The case was heard by Edward J. Rockett, J.

Kevin M. Dalton for the plaintiff.

Raymond A. O'Brien for Julie C. McMillen.

John S. Legasey for Carole Goldsborough McMillen.

COHEN, J. When Louis A. McMillen (Louis) died on May 4, 1998, he left a surviving spouse, Carole Goldsborough McMillen (Carole); children and stepchildren from two prior marriages, including a son, Michael A. McMillen (Michael); and a granddaughter, Melissa McMillen (Melissa), the daughter of Louis's deceased son and Julie C. McMillen (Julie). A dispute over the testamentary disposition of Louis's tangible personal property gives rise to this appeal. 

1. Background. Article First of Louis's last will and testament provided, in relevant part:

"If CAROLE GOLDSBOROUGH is my surviving spouse, I give and bequeath to her such paintings, furniture and furnishings as she may select from among whatever paintings, furniture and furnishings I may own at the time of my death. I give and bequeath all paintings, furniture and furnishings not selected by her in equal shares to such of my children, my stepchildren, and my granddaughter, MELISSA McMILLEN, as survive me, it being my wish that they shall all have at least one painting by which to remember me."

This article also contained a few specific bequests of personal property, as well as a residuary clause:

"I give and bequeath all my remaining tangible personal property to my issue surviving me, by right of representation, to be divided among them as they may agree or, failing agreement, as my executors in their absolute discretion determine."

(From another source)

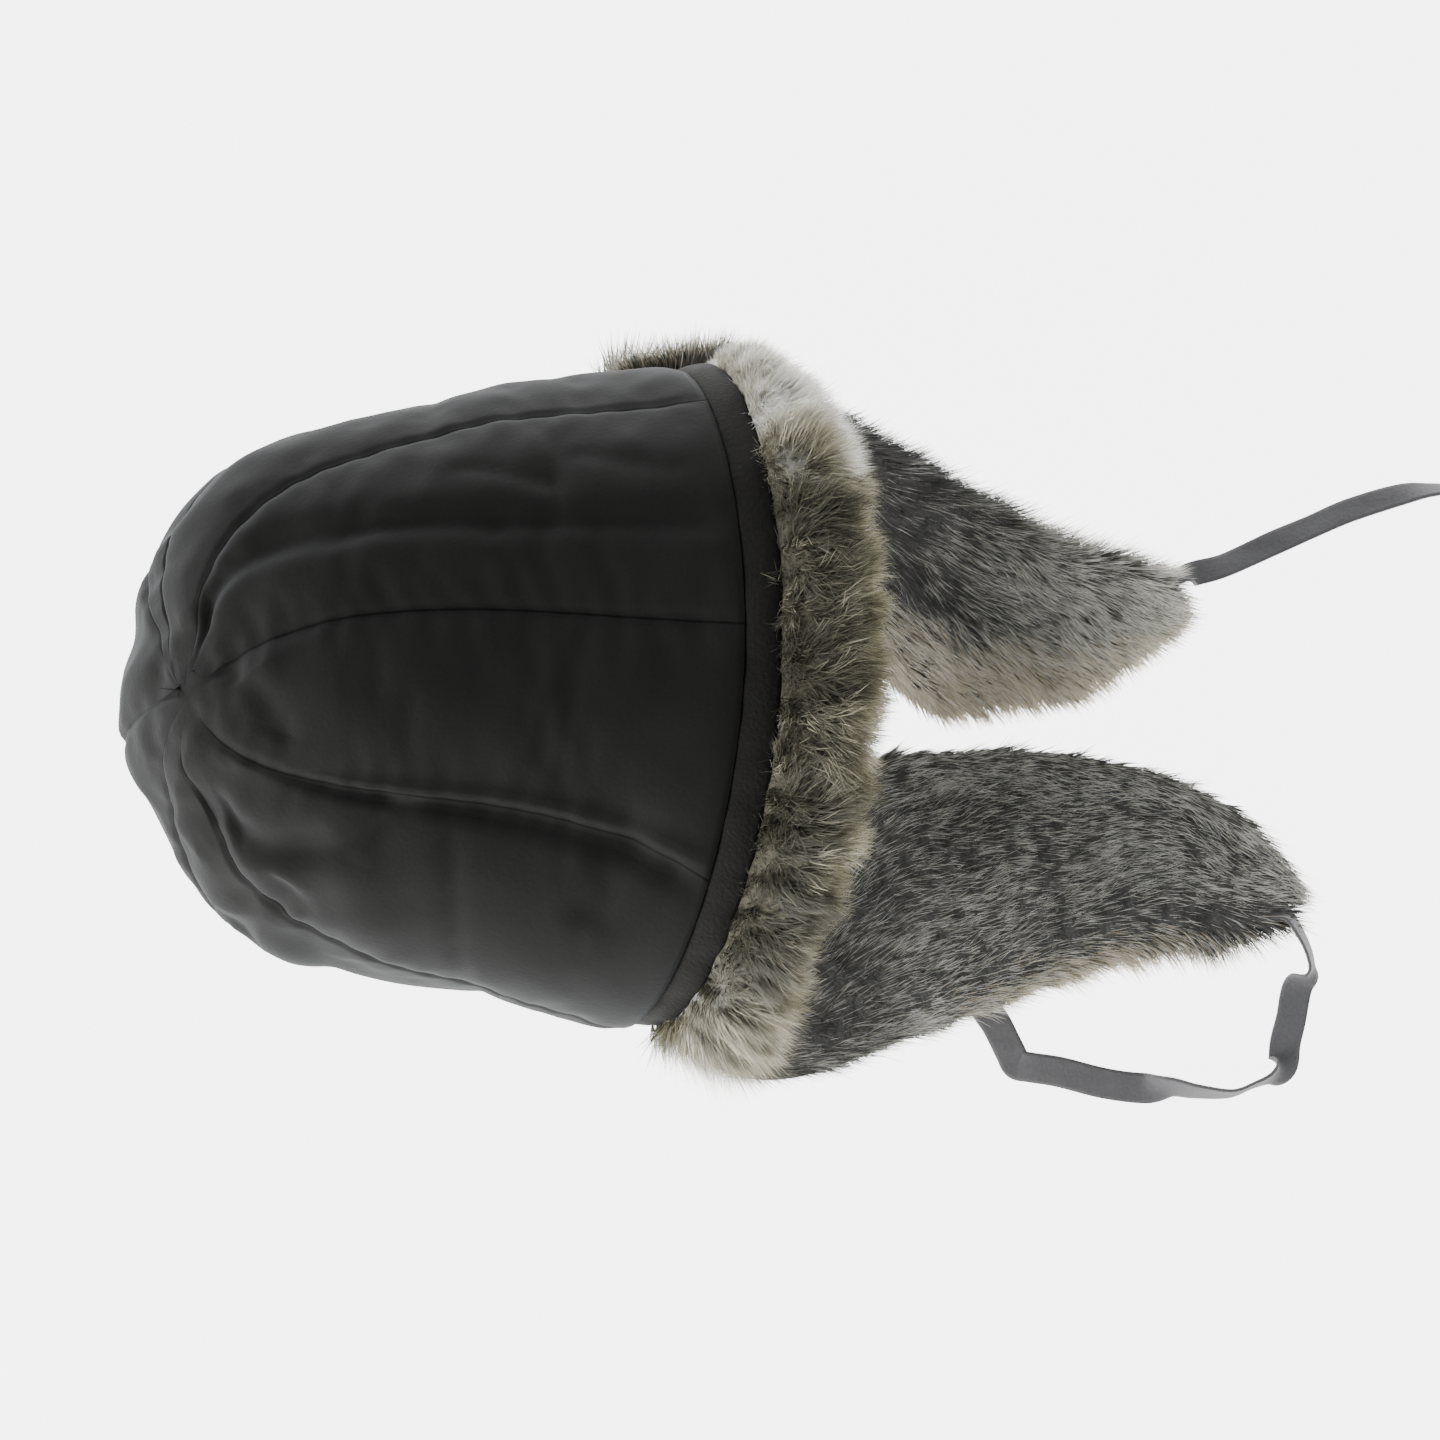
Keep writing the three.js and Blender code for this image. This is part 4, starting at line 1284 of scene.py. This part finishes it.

The will was allowed on June 22, 1998, and Michael was appointed as executor of the estate. A difference of opinion then developed between Carole and some of the residuary legatees as to the scope of the phrase "paintings, furniture and furnishings." At issue was whether and to what extent this bequest included Louis's extensive accumulation of artwork and decorative objects, most of which were on display in the marital home. A particular bone of contention was whether Carole was authorized to select from Louis's collection of approximately sixty Greek, Russian, Serbian, and Syrian "icons," which are religious images, painted on wood.

In February, 1999, upon the advice of counsel, Michael filed a complaint for instructions, pursuant to G. L. c. 215, s. 6, seeking the guidance of the Probate Court with respect to this dispute. Julie (as Melissa's guardian) and Carole appeared as defendants and filed various claims of their own. Germane to this appeal is Julie's claim, contested by Carole, that the icon collection and certain other items of tangible personal property did not fall within the categories "paintings, furniture and furnishings."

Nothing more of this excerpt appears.